The script can also be found in the distribution of the MetaCPAN::Cliens module.

Caveat

As far as I know, MetaCPAN takes its information from the META.yml or META.json file that comes with every modern CPAN distribution. This means that if a distribution does not supply the META file, or if the information within that file is incorrect, then the data in MetaCPAN will be incorrect as well.

Normally the META files are generated when the developer builds and packs the distribution. The data is derived from the content of Makefile.PL, Build.PL or dist.ini files depending on the packaging system the developer uses.

So the META files might be missing for old distributions or if the developer does not use any of the standard packaging systems.

Even if the developer uses the right tools, the data in the META files can be incorrect, or not 100% correct. Especially when the list of dependencies is dynamic. For example when the list of dependencies are different on Windows and Linux and Mac OSX.

If the dependencies can be different based on some questions asked during the installation. (e.g. Which database driver should be used? SQlite, MySQL, or PostgreSQL ?)

There can be optional dependencies adding optional features that won't be listed in the META files.

These dependencies can be resolved in a dynamic way during the installation process, but are not solved in the static META files.

What next?

Based on this solution we could build all kinds of interesting tools. For example, I'd like to make sure that all the dependencies I use have licenses and list the licenses so the legal department can check if we can use the modules.

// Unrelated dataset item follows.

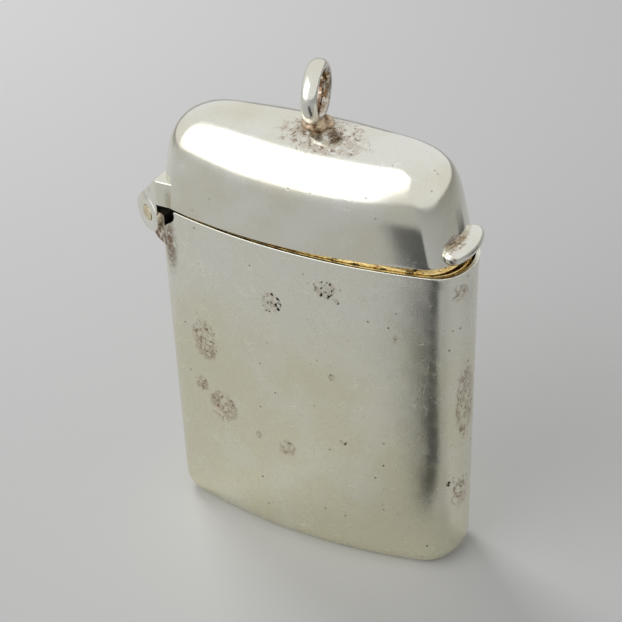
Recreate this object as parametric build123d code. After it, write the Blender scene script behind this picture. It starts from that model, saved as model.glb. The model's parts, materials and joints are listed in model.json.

Other possible use is to create a script that would tell me common dependencies of two modules, or probably more interestingly, the list of dependencies that are not common. Assuming I already have an application using a set of modules. I'd like to find out what additional dependencies I am going to add if I start using module X?

What other task would you like to do?

If you are already using the MetaCPAN API, what do you use it for?